Notably, the chickens in the research experiment were offered unlimited water – they simply consumed water more conservatively due to their genetic predisposition to be water efficient. Dridi compares it to humans who water their yard: two neighbors may have the same amount of water available, but one chooses not to water their yard and use water wisely. In contrast, another neighbor may decide to irrigate their yard twice a day.
Additionally, the group has found no difference in meat quality between chickens bred for high water efficiency and those not. Dridi said the team is also working diligently to ensure that the genetic traits selected for in water-efficient birds have no undesired side effects, such as reproductive defects. The team is hopeful that they won’t see any side effects because the birds use what they are given efficiently. 
Next, Walter Bottje, professor of poultry science at UA and Dridi’s collaborator, says the research team is interested in investigating a broad range of genes and proteins to find a specific marker for water-efficient birds.
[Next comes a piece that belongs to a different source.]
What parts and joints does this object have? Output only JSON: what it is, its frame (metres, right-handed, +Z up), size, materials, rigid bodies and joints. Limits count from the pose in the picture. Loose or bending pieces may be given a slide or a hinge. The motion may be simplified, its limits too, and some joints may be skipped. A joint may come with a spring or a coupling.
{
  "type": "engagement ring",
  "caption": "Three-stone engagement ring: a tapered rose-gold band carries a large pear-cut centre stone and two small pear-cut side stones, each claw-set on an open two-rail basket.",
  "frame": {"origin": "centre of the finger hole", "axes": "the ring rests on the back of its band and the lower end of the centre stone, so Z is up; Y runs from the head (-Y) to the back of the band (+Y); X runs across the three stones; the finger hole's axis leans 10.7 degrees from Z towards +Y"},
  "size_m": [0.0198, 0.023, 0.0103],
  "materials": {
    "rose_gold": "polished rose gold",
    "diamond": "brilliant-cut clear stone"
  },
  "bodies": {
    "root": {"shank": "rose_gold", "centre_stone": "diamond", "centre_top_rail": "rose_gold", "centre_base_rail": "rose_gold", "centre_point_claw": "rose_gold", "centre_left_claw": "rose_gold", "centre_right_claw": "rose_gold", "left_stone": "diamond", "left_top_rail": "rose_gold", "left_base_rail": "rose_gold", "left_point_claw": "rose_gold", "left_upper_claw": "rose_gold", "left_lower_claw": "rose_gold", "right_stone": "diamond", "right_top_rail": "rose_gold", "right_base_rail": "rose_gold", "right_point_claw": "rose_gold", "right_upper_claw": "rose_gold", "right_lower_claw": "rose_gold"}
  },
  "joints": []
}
If a particular marker is found, it could be utilized by commercial companies to produce and market water-efficient chickens.
“If we are able to transfer this genetic selection to industry, millions of gallons of water will be saved,” Dridi said.
Bottje added that the group plans to address their research findings at conferences and research days. Dridi thinks the work could be applied to other types of poultry, like quails and ducks, and potentially other livestock, like cows, pigs, and lambs. Ultimately, the team’s goal is to raise awareness about water scarcity in agriculture and to provide one small solution to the problem.
“People haven’t always had the foresight to figure these things out,” Bottje said, explaining the expenses of drilling deeper for water when wells and aquifers have dried up. “There’s going to be a huge increase in water scarcity around the world. It’s already here. We’ve got to do something about it.”